As evidence, consider below. It looks like I'm passing the VAR parameter to %X (which has no parameters defined). But the invocation of %demo1 is still happily waiting for a parameter list, and it accepts it. This shows that the %PUT statement was not enough to end the invocation of %demo1.

404  %macro demo1(var=); %put 1 first; %put &=var ;%mend;
405  %macro x;
406    %demo1
407    %put 2 second;
408  %mend x;
409  %x(var=hello)
2 second
1 first
VAR=hello

I have a hard time remembering all the rules that Ian Whitlock taught me, and sometimes fear attributing one to him which I am remembering incorrectly.

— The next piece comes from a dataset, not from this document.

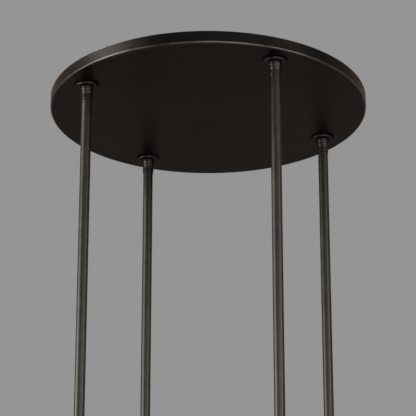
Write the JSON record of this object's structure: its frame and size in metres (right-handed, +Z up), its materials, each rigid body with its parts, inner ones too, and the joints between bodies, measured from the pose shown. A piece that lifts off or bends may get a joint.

But I'm pretty confident he believed all macros should have at least one parameter (his definition for a macro was 'a parameterized unit of code'), and that macro calls should always end with parentheses, even if it was a null list of parameters to accept the defaultes, i.e. %doit(). That ensures that the macro executes when expected, without adding a SAS language semicolon which can sometimes muck things up.

0
votes

Just an idea: Have you tried putting semicolons after your macro calls? Missing semicolons usually poses some problems. Even though the macros may seem to run ok.

0
votes

Is the code you provided, wrapped within a parent macro?

I was able to reproduce this behaviour, but ONLY within another macro.

Sample code:

%macro x;
  %macro demo1(); %put see;  %mend;
  %macro demo2(); %put this; %mend;
  %demo1          %put here; %demo2()
%mend;
%x

which prints:

here  
see
this

Contrasting with:

%macro demo1(); %put see;  %mend;
%macro demo2(); %put this; %mend;
%demo1          %put here; %demo2()

Which prints:

see  
here
this

This does indeed appear to be a parser bug, or at least - an inconsistency.

I suggest moving the child macro definitions outside the parent wrapper. I also recommend always defining macros with brackets, and invoking them as such.